Once I had learned there were other ways to play besides mashing every button like my life depended on it, I got a taste for the thrills of proper Kombat. Aside from the aforementioned comedic level of gore on display, the whole package is oozing with style. Rather than fading to black and resetting the fighters after a round ends, the collapsed brawler brushes herself off and asks for more. The campaign, correctly assuming players would rather watch an utterly camp story instead of stagnant loading screens, smoothly weaves cutscenes in between fights. Even the simple uppercut is greeted with fanfare, prompting a sickening bone crunch, a massive chunk of damage and one of the series creators (occasionally) appearing from the corner of the screen.
Yes, MK9’s story is something of a mess. The given excuses for many of the fights are tenuous at best, and Johnny Cage’s very first scene makes it abundantly clear why he sounds incredibly different in MKX. However, this flimsy excuse for a plot takes a page from the 1995 film and plays its ludicrous cards confidently. Much like that critically mauled blockbuster, MK9 is essentially a group of earnest kids shooting a movie around their collection of grotesque action figures. You can point out the hundreds of reasons why they’re both garbage, and I’ll probably agree with you, but I’ll still be invested as movie stars battle brainwashed, cybernetic ninjas.
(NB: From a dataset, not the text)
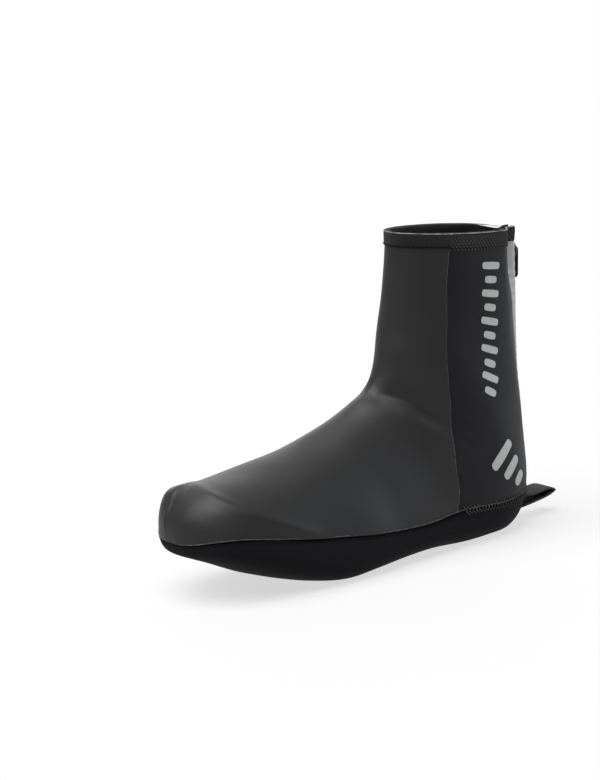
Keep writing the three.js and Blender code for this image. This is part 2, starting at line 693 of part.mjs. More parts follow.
// Pull tab: hangs from its bar inside the bail and turns about X
const halfBar = TAB_WALL / 2;
const windowHalf = BAIL_WIDTH / 2 + TAB_PLAY;
const windowFoot = bailRadius + TAB_PLAY + halfBar;
const tabEnd = TAB_LENGTH - TAB_WIDTH / 2;
const tabOutline = new THREE.Shape();
tabOutline.moveTo(-TAB_WIDTH / 2, -halfBar);
tabOutline.lineTo(TAB_WIDTH / 2, -halfBar);
tabOutline.lineTo(TAB_WIDTH / 2, tabEnd);
tabOutline.absarc(0, tabEnd, TAB_WIDTH / 2, 0, Math.PI);
const tabWindow = new THREE.Path();
tabWindow.moveTo(-windowHalf, halfBar);
tabWindow.lineTo(-windowHalf, windowFoot);
tabWindow.lineTo(windowHalf, windowFoot);
tabWindow.lineTo(windowHalf, halfBar);
tabOutline.holes.push(tabWindow);
const tabBody = plate(tabOutline, TAB_WALL).translate(0, -halfBar, 0);
const tab = named('zip_pull_tab', tabBody, COLOURS.metal, 0.4, 0.8);
tab.position.y = hingeOut;
slider.add(tab);

// Body of the form round the heel, for cutting what sits on it; finer than the walls, so that it holds them
function heelBody(clearance) {
  const around = 8 * SOLE_COLUMNS;
  const heelRows = rows.filter((s) => s >= SEAM_START && s <= zipRow);
  const rings = heelRows.map((s) => evenAngles(s, -Math.PI, Math.PI, around).map((angle) => (
    point(s, angle).addScaledVector(normal(s, angle), clearance)
  )));
  const middle = (ring) => {
    const sum = ring.reduce((total, place) => total.add(place), new THREE.Vector3());
    return sum.multiplyScalar(1 / ring.length);
  };
  const positions = [];
  const face = (a, b, c) => positions.push(...a.toArray(), ...b.toArray(), ...c.toArray());
  for (let j = 0; j < around; j += 1) {
    for (let i = 0; i < rings.length - 1; i += 1) {
      face(rings[i][j], rings[i][j + 1], rings[i + 1][j + 1]);
      face(rings[i][j], rings[i + 1][j + 1], rings[i + 1][j]);
    }
    const first = rings[0];
    const last = rings[rings.length - 1];
    face(middle(first), first[j + 1], first[j]);
    face(middle(last), last[j], last[j + 1]);
  }
  return toSolid(outward(positions));
}

// Pull loop: webbing folded over, both ends on the back of the heel
function loopGeometry() {
  const rootAt = (height) => point(solve(backHeight, height, SEAM_START + 1, heelRow + 1), Math.PI);
  const roots = { top: rootAt(LOOP_TOP_ROOT), low: rootAt(LOOP_LOW_ROOT) };
  const inside = (root) => new THREE.Vector3(root.y - SOLE_WALL, root.z, 0);
  const middle = LOOP_PATH.map(({ leg, out, up }) => (
    new THREE.Vector3(roots[leg].y + out * LOOP_REACH, roots[leg].z + up * LOOP_RISE, 0)
  ));
  const path = new THREE.CatmullRomCurve3([inside(roots.top), ...middle, inside(roots.low)]);
  const over = [];
  const under = [];
  for (let k = 0; k <= LOOP_STEPS; k += 1) {
    const place = path.getPointAt(k / LOOP_STEPS);
    const tangent = path.getTangentAt(k / LOOP_STEPS);
    const aside = new THREE.Vector3(-tangent.y, tangent.x, 0).multiplyScalar(LOOP_WALL / 2);
    over.push(place.clone().add(aside));
    under.push(place.clone().sub(aside));
  }
  const outline = new THREE.Shape([...over, ...under.reverse()].map((p) => new THREE.Vector2(p.x, p.y)));
  const band = new THREE.ExtrudeGeometry(outline, { depth: LOOP_WIDTH, bevelEnabled: false });
  const upright = new THREE.Matrix4().makeBasis(
    new THREE.Vector3(0, 1, 0),
    new THREE.Vector3(0, 0, 1),
    new THREE.Vector3(1, 0, 0),
  );
  band.applyMatrix4(upright).translate(-LOOP_WIDTH / 2, 0, 0);
  return fromSolid(toSolid(band).subtract(heelBody(GAP)));
}

overshoe.add(named('pull_loop', loopGeometry(), COLOURS.webbing, 0.85));

// The middle of the outline on the floor is the origin
const bounds = new THREE.Box3().setFromObject(overshoe);
const middle = bounds.getCenter(new THREE.Vector3());
overshoe.position.set(-middle.x, -middle.y, -bounds.min.z);

export default overshoe;
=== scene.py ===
import math

import bmesh
import bpy
import numpy as np
from mathutils import Matrix, Vector
from mathutils.bvhtree import BVHTree


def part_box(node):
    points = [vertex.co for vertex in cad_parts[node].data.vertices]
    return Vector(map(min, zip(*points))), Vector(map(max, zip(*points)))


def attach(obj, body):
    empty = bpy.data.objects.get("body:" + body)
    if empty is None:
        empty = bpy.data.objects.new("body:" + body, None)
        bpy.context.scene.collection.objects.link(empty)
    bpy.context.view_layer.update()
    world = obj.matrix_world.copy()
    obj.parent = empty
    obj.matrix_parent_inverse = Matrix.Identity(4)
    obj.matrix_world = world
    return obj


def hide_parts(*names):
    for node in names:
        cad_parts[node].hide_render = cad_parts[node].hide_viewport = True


# A left cycling overshoe. Lengths in the tables are millimetres in the row frame: the toe points to -Y, the
# outer side to +X and +Z is up.
MM = 0.001

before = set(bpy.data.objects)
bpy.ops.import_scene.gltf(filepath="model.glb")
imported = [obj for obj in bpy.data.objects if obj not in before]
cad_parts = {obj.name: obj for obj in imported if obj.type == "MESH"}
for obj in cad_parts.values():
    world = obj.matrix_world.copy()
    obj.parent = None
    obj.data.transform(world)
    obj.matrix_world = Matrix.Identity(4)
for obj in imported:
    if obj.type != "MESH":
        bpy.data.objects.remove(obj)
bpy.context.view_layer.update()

# Sizes of the form, as the solids have them
FORM_LENGTH = 303.5
BALL_WIDTH = 103
HEEL_WIDTH = 81
TOE_HEIGHT = 77
INSTEP_HEIGHT = 125
TOE_SPRING = 29.5
NOSE_LENGTH = 42
COLLAR_HEIGHT = 225
COLLAR_DROP = 14
COLLAR_DEPTH = 108
COLLAR_WIDTH = 50
SHAFT_LEAN = 5.5
FLOOR_CUT = 2.5
FLOOR_BLEND = 1.2
TOE_EDGE = 46
HEEL_EDGE = 25
UPPER_WALL = 2.2
SOLE_WALL = 2.4
FRONT_PANEL_STEP = 0.5
GAP = 0.35
CLEAT_LENGTH = 84
CLEAT_WIDTH = 58
CLEAT_CENTRE = 108
HEEL_HOLE_LENGTH = 44
HEEL_HOLE_WIDTH = 34
HEEL_HOLE_SETBACK = 62
HOLE_SQUARENESS = 2.5
BINDING_HEIGHT = 8.5
ZIP_FOOT = 58
ZIP_SLOT = 7
COIL_WIDTH = 5.2
COIL_DEPTH = 2
COIL_SINK = 0.4
COIL_TOP_MARGIN = 3
TAPE_WIDTH = 12
TAPE_WALL = 0.8
STRIP_WIDTH = 5.5
STRIP_WALL = 0.7
LOOP_WIDTH = 20
LOOP_WALL = 1.6
LOOP_REACH = 25
LOOP_RISE = 5
LOOP_TOP_ROOT = 18.5
LOOP_LOW_ROOT = 9.5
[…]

I do agree that where they’re at now is much better than where they used to be. However, I simply cannot discard the quality of MK9 itself or the way it influenced the fighting scene. MK9 was one of the first games to get tutorials right, and even though its quality is debatable, the love put into the story makes it a thoroughly enjoyable romp through a condensed retelling of Mortal Kombat 1 and 2. If the women were given a less-abhorrent design, I would feel comfortable recommending it to just about anyone with a stomach for cartoonish violence and equally grotesque one-liners.